The following fall, in partnership with the New York Philharmonic, Carnegie Hall presented Bernstein: The Best of All Possible Worlds which commemorated the 90th anniversary of Leonard Bernstein’s birth, and the 50th anniversary of his appointment as music director of the New York Philharmonic and featured more than 30 events in seven different venues throughout New York City. The following March, acclaimed soprano Jessye Norman curated a festival titledHONOR!: A Celebration of the African American Cultural Legacy which saluted the enduring vitality, influence, and creativity of African American culture through a collection of close to 20 concerts and recitals, lectures, panel discussions, exhibitions, and educational programs at Carnegie Hall, Apollo Theater, The Cathedral of St. John the Divine, and other venues throughout New York City.
Carnegie Hall continues to present major international and national festivals to offer audiences opportunities to undertake compelling journeys of discovery, which include not only extraordinary concerts at Carnegie Hall, but also films, lectures, readings, museum exhibits, and more, through partnerships with other cultural institutions. Equally important to each festival are educational programs in the New York City schools, designed to stimulate the imagination of students and nurture their creativity.

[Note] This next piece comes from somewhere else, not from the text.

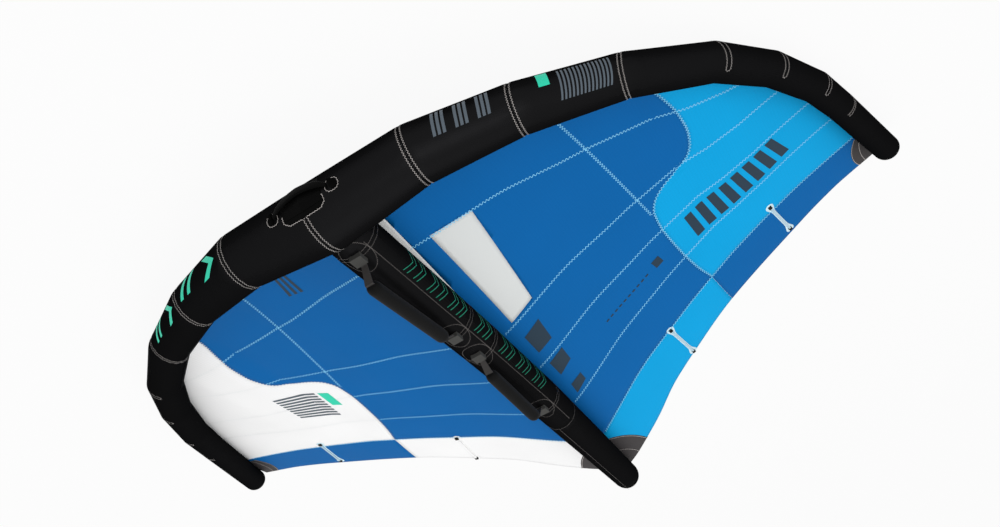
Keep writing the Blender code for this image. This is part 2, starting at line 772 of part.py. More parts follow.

Today, Carnegie Hall presents more than 180 concerts each year—from orchestral performances, chamber music, recitals, and choral music to folk, world, musical theater, and jazz. The venue is also home to over 500 independently produced events each year. Through the work of The Weill Music Institute at Carnegie Hall, wide-reaching music education programs serve people in the New York City metropolitan region, across the United States, and around the world, playing a central role in Carnegie Hall’s commitment to making great music accessible to as many people as possible. Continually building on its long-standing tradition of excellence and innovation, Carnegie Hall remains one of the world’s premier concert venues.